Pierre Christin et Sébastien Verdier nous proposent une très belle biographie de l’auteur de 1984, tour à tour journaliste socialiste, volontaire antifranquiste et père d’une science-fiction dystropique et prophétique.
Georges Orwell est brave, généreux et lucide… Or, si l’auteur de 1984 et de La Ferme des animaux est célébré, l’homme est méconnu. Pierre Christin aime Orwell et nous fait partager son admiration. On découvre ainsi ce fils de petit fonctionnaire qui intègre, comme boursier, le prestigieux Eton. Le très élitiste système britannique sélectionne sur le sang et l’argent, tout en réservant des places aux élèves brillants et disciplinés. Orwell en gardera une diction parfaite et une aversion pour les impérialistes. Refusant de poursuivre à la fac, il est officier de police en Birmanie, puis démissionne pour mener une vie de marginal, à la rencontre des plus pauvres. Il écrit, sans succès. Le militant socialiste combat les franquistes dans les rangs anarchistes. Grièvement blessé, il échappe de peu aux Soviétiques qui exécutent ses amis anarchistes du Poum. Le journaliste perce enfin.

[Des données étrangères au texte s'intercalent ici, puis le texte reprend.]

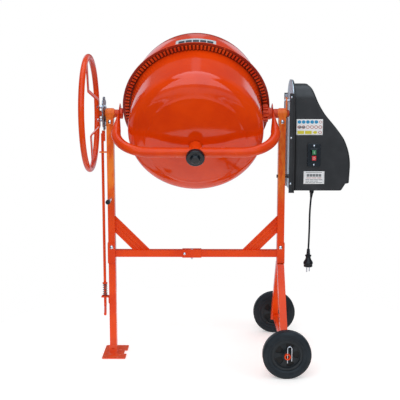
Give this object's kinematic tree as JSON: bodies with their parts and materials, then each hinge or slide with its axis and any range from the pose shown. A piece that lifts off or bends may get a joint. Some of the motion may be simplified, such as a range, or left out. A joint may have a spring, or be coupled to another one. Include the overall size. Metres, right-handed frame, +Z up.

Le scénario réserve une belle place à ses citations. Révolté, il déteste les aristocrates britanniques, mais hait plus encore Hitler et Staline… Ce conservateur anarchiste – il assume l’oxymore – ne croit qu’en l’homme et célèbre la common decency des gens du peuple, ce refus spontané de l’injustice qui fonde toute vie en société.Le personnage est beau. Peut-être trop. L’album frise l’hagiographie. Plus grave, le récit pèche par sa linéarité et son absence de scènes fortes. L’auteur de Valérian nous avait habitués à plus d’audace. Sébastien Verdier dessine bien, mais sagement. Sa fantaisie se limite à quelques aplats de couleurs dans ses planches en noir et blanc. Plus original, de grands auteurs signent quelques cases. Saurez-vous les reconnaître ? Orwell méritait plus de de folie.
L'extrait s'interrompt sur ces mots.